¡Auxilio!, por Laureano Márquez
Ya perdí la cuenta de cuantas veces lo he leído y todas me afectan de la misma manera: el capitán de corbeta llegó al tribunal “molido” por las torturas, con la mirada perdida, sentado en una silla de ruedas ante la imposibilidad de tenerse en pie, solo era capaz de pronunciar débilmente una palabra, dirigiéndose a su abogado: “¡auxilio!”. Me revuelve el alma el pensar en qué clase de horrores viviría este ser humano en sus últimas horas, en el dolor de su familia, de su esposa, de su madre, que no trajo un hijo al mundo para verlo sufrir. Pienso en María ante la cruz
El llamado de “¡Auxilio!”, del capitán de corbeta Rafael Acosta Arévalo no es solo suyo, es el de toda una nación desesperada que ya no sabe qué hacer. Una nación que se equivocó en su elección -ciertamente- por la confluencia de una multitud de razones y de ignorancias acumuladas, que también tienen culpables, pero que no merece ser torturada hasta morir por ello. Venezuela está siendo asesinada cruelmente y se necesitaría no tener corazón para no denunciarlo a los cuatro vientos, para no gritarlo con desesperación.

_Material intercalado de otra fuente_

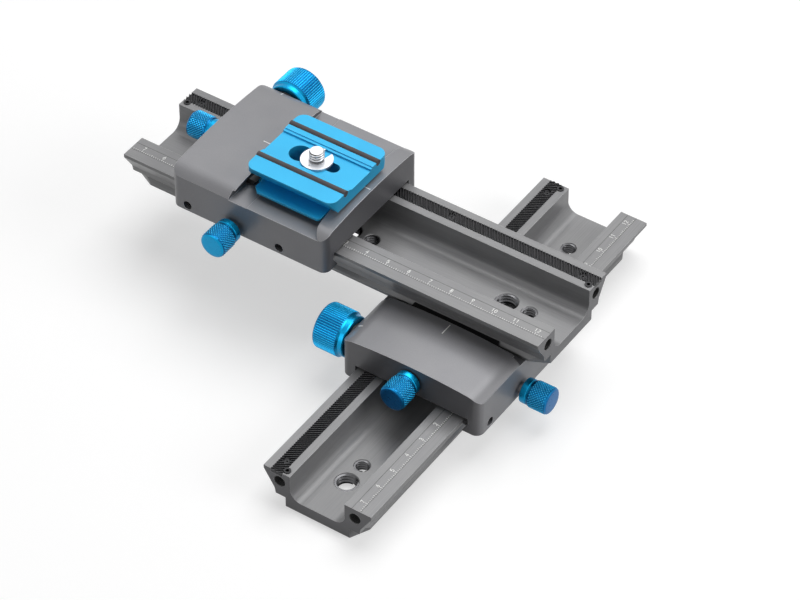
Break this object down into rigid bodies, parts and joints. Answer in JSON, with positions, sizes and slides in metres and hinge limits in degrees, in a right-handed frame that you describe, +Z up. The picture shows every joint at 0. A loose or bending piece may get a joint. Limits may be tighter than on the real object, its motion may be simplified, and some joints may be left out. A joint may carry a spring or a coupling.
{
  "type": "macro focusing rail",
  "caption": "Crossed macro focusing rail: geared dovetail slides with knurled knobs, locks and dovetail clamps, carrying a quick plate with a camera screw.",
  "frame": {"origin": "axis of the lower rail's central 3/8 inch socket, at the rail's underside", "axes": "+Z up out of the rails' top faces, +Y along the lower rail, +X along the upper rail, towards its end numbered 12"},
  "size_m": [0.2051, 0.2, 0.0711],
  "materials": {
    "grey_anodised_rail": "satin grey anodised",
    "grey_anodised_carriage": "satin grey anodised",
    "black_steel": "blackened steel",
    "dark_steel": "blackened steel",
    "steel": "turned steel",
    "bright_steel": "satin nickel-plated steel",
    "glide_plastic": "black low-friction plastic",
    "black_anodised": "black anodised",
    "brass": "machined brass",
    "blue_anodised_knob": "blue anodised",
    "blue_anodised_plate": "satin blue anodised",
    "rubber": "matt black rubber"
  },
  "bodies": {
    "lower_rail": {"lower_rail": "grey_anodised_rail", "lower_rack": "black_steel", "lower_rack_screws": "dark_steel", "lower_stop_screws": "steel"},
    "lower_carriage": {"lower_carriage": "grey_anodised_carriage", "lower_glide_strip": "glide_plastic", "lower_gib": "glide_plastic", "lower_gib_screws": "dark_steel", "lower_drive_bush": "black_anodised"},
    "lower_drive": {"lower_drive_shaft": "steel", "lower_pinion": "brass", "lower_drive_knob": "blue_anodised_knob", "lower_drive_knob_screw": "dark_steel"},
    "lower_lock_pad": {"lower_lock_pad": "brass"},
    "lower_lock_knob": {"lower_lock_knob": "blue_anodised_knob", "lower_lock_screw": "steel"},
    "lower_clamp_jaw": {"lower_clamp_jaw": "black_anodised"},
    "lower_clamp_knob": {"lower_clamp_knob": "blue_anodised_knob", "lower_clamp_screw": "steel"},
    "upper_rail": {"upper_rail": "grey_anodised_rail", "upper_rack": "black_steel", "upper_rack_screws": "dark_steel", "upper_stop_screws": "steel"},
    "upper_carriage": {"upper_carriage": "grey_anodised_carriage", "upper_glide_strip": "glide_plastic", "upper_gib": "glide_plastic", "upper_gib_screws": "dark_steel", "upper_drive_bush": "black_anodised"},
    "upper_drive": {"upper_drive_shaft": "steel", "upper_pinion": "brass", "upper_drive_knob": "blue_anodised_knob", "upper_drive_knob_screw": "dark_steel"},
    "upper_lock_pad": {"upper_lock_pad": "brass"},
    "upper_lock_knob": {"upper_lock_knob": "blue_anodised_knob", "upper_lock_screw": "steel"},
    "upper_clamp_jaw": {"upper_clamp_jaw": "black_anodised"},
    "upper_clamp_knob": {"upper_clamp_knob": "blue_anodised_knob", "upper_clamp_screw": "steel"},
    "quick_plate": {"quick_plate": "blue_anodised_plate", "grip_cords": "rubber"},
    "clip_washer": {"clip_washer": "bright_steel"},
    "camera_screw": {"camera_screw": "bright_steel"}
  },
  "joints": [
    {"name": "lower_slide", "type": "slide", "parent": "lower_rail", "child": "lower_carriage", "axis": [0, 1, 0], "range_m": [-0.0592, 0.0571]},
    {"name": "lower_drive_turn", "type": "hinge", "parent": "lower_carriage", "child": "lower_drive", "pos_m": [0, -0.02115, 0.0216], "axis": [-1, 0, 0], "range_deg": [-772, 745]},
    {"name": "lower_lock_push", "type": "slide", "parent": "lower_carriage", "child": "lower_lock_pad", "axis": [-1, 0, 0], "range_m": [0, 0.00025]},
    {"name": "lower_lock_turn", "type": "hinge", "parent": "lower_lock_pad", "child": "lower_lock_knob", "pos_m": [0.04, -0.00115, 0.014], "axis": [-1, 0, 0], "range_deg": [-5, 125]},
    {"name": "lower_clamp_push", "type": "slide", "parent": "lower_carriage", "child": "lower_clamp_jaw", "axis": [0, 1, 0], "range_m": [-0.004, 0]},
    {"name": "lower_clamp_turn", "type": "hinge", "parent": "lower_clamp_jaw", "child": "lower_clamp_knob", "pos_m": [0, -0.03365, 0.0247], "axis": [0, 1, 0], "range_deg": [-1450, 10]},
    {"name": "upper_slide", "type": "slide", "parent": "upper_rail", "child": "upper_carriage", "axis": [1, 0, 0], "range_m": [-0.0258, 0.0905]},
    {"name": "upper_drive_turn", "type": "hinge", "parent": "upper_carriage", "child": "upper_drive", "pos_m": [-0.11802, 0.0199, 0.0491], "axis": [0, 1, 0], "range_deg": [-337, 1180]},
    {"name": "upper_lock_push", "type": "slide", "parent": "upper_carriage", "child": "upper_lock_pad", "axis": [0, 1, 0], "range_m": [0, 0.00025]},
    {"name": "upper_lock_turn", "type": "hinge", "parent": "upper_lock_pad", "child": "upper_lock_knob", "pos_m": [-0.09802, -0.0201, 0.0415], "axis": [0, 1, 0], "range_deg": [-5, 125]},
    {"name": "upper_clamp_push", "type": "slide", "parent": "upper_carriage", "child": "upper_clamp_jaw", "axis": [1, 0, 0], "range_m": [-0.004, 0]},
    {"name": "upper_clamp_turn", "type": "hinge", "parent": "upper_clamp_jaw", "child": "upper_clamp_knob", "pos_m": [-0.13052, 0.0199, 0.0522], "axis": [1, 0, 0], "range_deg": [-1450, 10]},
    {"name": "upper_rail_shift", "type": "slide", "parent": "lower_carriage", "child": "upper_rail", "axis": [1, 0, 0], "range_m": [-0.02, 0.13]},
    {"name": "plate_shift", "type": "slide", "parent": "upper_carriage", "child": "quick_plate", "axis": [0, 1, 0], "range_m": [-0.01, 0.015]},
    {"name": "screw_shift", "type": "slide", "parent": "quick_plate", "child": "clip_washer", "axis": [1, 0, 0], "range_m": [-0.008, 0.008]},
    {"name": "screw_turn", "type": "hinge", "parent": "clip_washer", "child": "camera_screw", "pos_m": [-0.07697, 0.0164, 0.06], "axis": [0, 0, 1], "continuous": true}
  ],
  "couplings": [
    {"joint": "lower_drive_turn", "follows": "lower_slide", "rad_per_m": 227.27},
    {"joint": "lower_lock_turn", "follows": "lower_lock_push", "rad_per_m": 7854},
    {"joint": "lower_clamp_turn", "follows": "lower_clamp_push", "rad_per_m": 6283.2},
    {"joint": "upper_drive_turn", "follows": "upper_slide", "rad_per_m": 227.27},
    {"joint": "upper_lock_turn", "follows": "upper_lock_push", "rad_per_m": 7854},
    {"joint": "upper_clamp_turn", "follows": "upper_clamp_push", "rad_per_m": 6283.2}
  ]
}
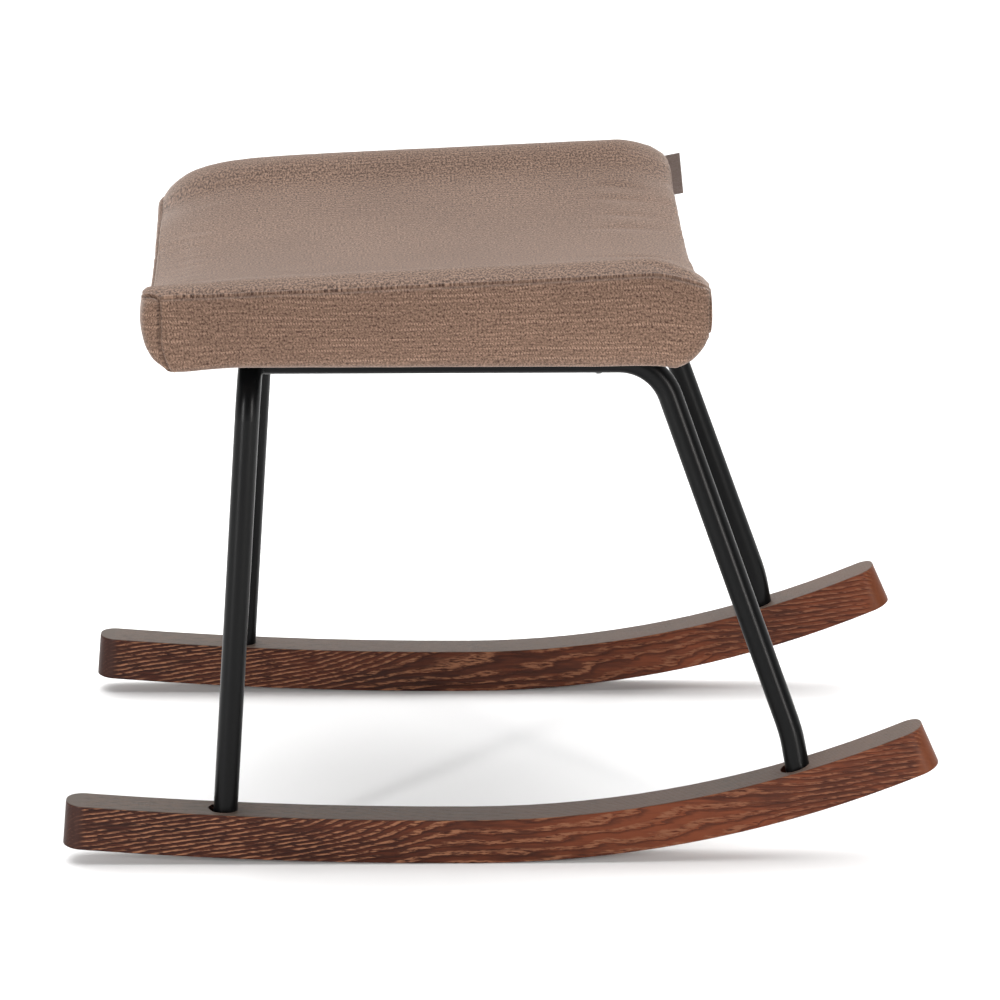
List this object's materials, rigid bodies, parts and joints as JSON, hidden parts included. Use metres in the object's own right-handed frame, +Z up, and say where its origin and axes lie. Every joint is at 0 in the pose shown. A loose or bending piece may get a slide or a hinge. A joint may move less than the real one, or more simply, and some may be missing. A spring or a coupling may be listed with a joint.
{
  "type": "rocking footstool",
  "caption": "Rocking footstool: dished box cushion in brown melange cloth on a black tube frame, standing on curved dark wooden rockers.",
  "frame": {"origin": "on the floor under the middle of the overall box, with both rockers' lowest lines at Z = 0", "axes": "+X along the rockers towards the upswept end, +Y across the stool towards the back, +Z up"},
  "size_m": [0.6495, 0.4816, 0.4523],
  "materials": {
    "rocker_wood": "reddish dark walnut stain under a satin lacquer",
    "frame_paint": "satin black powder coat",
    "black_steel": "black oxide",
    "zinc_steel": "zinc plated",
    "board_wood": "raw plywood",
    "dust_cloth": "black non-woven cloth",
    "foam": "open-cell foam, covered",
    "cover_cloth": "coarse brown melange weave, matt",
    "tag_cloth": "plain woven tape"
  },
  "bodies": {
    "root": {"front_rocker": "rocker_wood", "back_rocker": "rocker_wood", "left_leg_arch": "frame_paint", "front_side_tube": "frame_paint", "back_side_tube": "frame_paint", "right_cross_tube": "frame_paint", "seat_tabs": "frame_paint", "leg_inserts": "zinc_steel", "rocker_bolts": "black_steel", "rocker_washers": "zinc_steel", "seat_board": "board_wood", "t_nuts": "zinc_steel", "seat_screws": "black_steel", "seat_washers": "zinc_steel", "dust_cover": "dust_cloth", "foam_pad": "foam", "top_panel": "cover_cloth", "front_gusset": "cover_cloth", "back_gusset": "cover_cloth", "left_end_panel": "cover_cloth", "right_end_panel": "cover_cloth", "side_tag": "tag_cloth"}
  },
  "joints": []
}
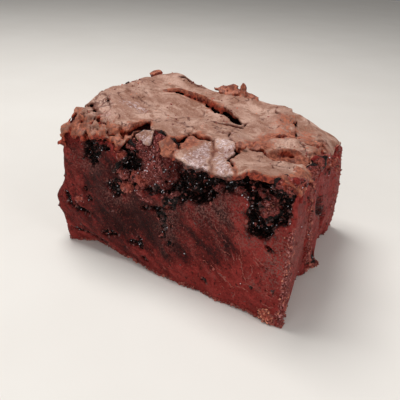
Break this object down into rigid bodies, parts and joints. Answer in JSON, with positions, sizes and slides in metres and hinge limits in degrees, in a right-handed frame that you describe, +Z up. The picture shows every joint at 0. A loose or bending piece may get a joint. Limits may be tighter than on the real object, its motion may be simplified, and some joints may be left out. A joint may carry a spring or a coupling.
{
  "type": "chocolate brownie",
  "caption": "Square-cut chocolate brownie: a dense, fudgy block under a thin baked crust that has lifted and cracked into plates over torn, glossy crumb.",
  "frame": {"origin": "middle of the flat base, on the surface the brownie rests on", "axes": "+Z up, out of the baked crust; +X along the long cut, towards the short cut's face; -Y out of the long cut's face"},
  "size_m": [0.0683, 0.0538, 0.039],
  "materials": {
    "crumb": "dense baked chocolate crumb, smeared by the knife, satin",
    "crust": "dry baked crust, matte",
    "shiny_crust": "papery sugar crust, glossy"
  },
  "bodies": {
    "root": {"brownie": "crumb"}
  },
  "joints": []
}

La tortura en Venezuela hoy tiene demasiadas formas y modalidades. Como en toda situación de maldad generalizada solo trascienden las más relevantes, pero el horror se nos ha vuelto el pan nuestro de cada día: los mayores que viven de su pensión también están siendo torturados, los niños que padecen en los hospitales públicos, todo aquel que muere por falta de asistencia médica, por carencia de insumos, aquel cuyo sueldo no alcanza para dar de comer a sus hijos recibe su dosis de tortura cada vez que se sienta a la mesa, el que huye caminando por la frontera, cruzando páramos helados o perdiendo la vida ahogado en el mar, las víctimas de la brutal represión, como terrible y doloroso caso del joven tachirense que acaba de perder la vista a causa de perdigonazos a quemarropa en medio de una protesta por la falta de gas, ¡le dispararon a los ojos!:
¿Qué clase de monstruo hay que ser para dispararle a la cara a un niño de 16? ¿Cómo no va a estar nuestra alma destrozada? ¿Cómo no vamos a increparla, señora Bachelet, con tanto sufrimiento acumulado?
Toda Venezuela es un solo grito de auxilio. Como en toda situación desesperada, ya nadie sabe qué hacer, hemos perdido el rumbo, la razón nos abandona y cede su espacio a la indignación y la rabia. ¿Cómo saldremos de este infierno en el que nos hemos convertido? También eso nos tortura: ya no sólo detestamos al narcorrégimen criminal, asesino, corrupto y cruel, nos detestamos todos, incluso los que estamos de acuerdo, a favor de la democracia, bien por una ambición de poder que luce absurda ante los acontecimientos que nos agobian, bien porque toda propuesta nos parece una traición que nos lleva a descalificar al que ayer era nuestro héroe.
Estamos perdidos señores del mundo y tenemos razones para ello, no es poca cosa lo que nos ha tocado. El régimen venezolano será estudiado en ciencia política como una de las peores degradaciones de la convivencia humana en la historia universal. El nuestro es el peor de todos los rumbos que puede tomar la conducción de un Estado: su conversión en una banda criminal de asesinato y tortura.
La situación venezolana puede terminar en una de las más dolorosas tragedias de la historia, si el mundo no se la toma en serio, si gente deleznable continúa mediando en nuestra desgracia, zamureando nuestras ruinas para su propio provecho
Lo que sucede en Venezuela es para que las organizaciones de derechos humanos actúen con claridad, contundencia y rapidez. Eso de que este tiempo de dictadura no se mide en meses ni años, sino en muertes es una angustiosa verdad.
Uno entiende que los organismos internacionales no pueden hacer mucho, porque están diseñados justamente para que no puedan hacer mucho. Un orden mundial de justicia es imposible de lograr, mientras los intereses de las potencias lo frenen, pero algo serio hay que hacer, más allá de contemplar la masacre y la estampida de una nación. Nuestros connacionales tienen que ser socorridos, dentro y fuera del país.
Ya Venezuela, como el capitán de corbeta Acosta Arévalo, no puede tenerse en pie, con la mirada perdida, solo tiene fuerzas ya ni siquiera para gritar, sino para susurrar una sola palabra: “¡auxilio!”.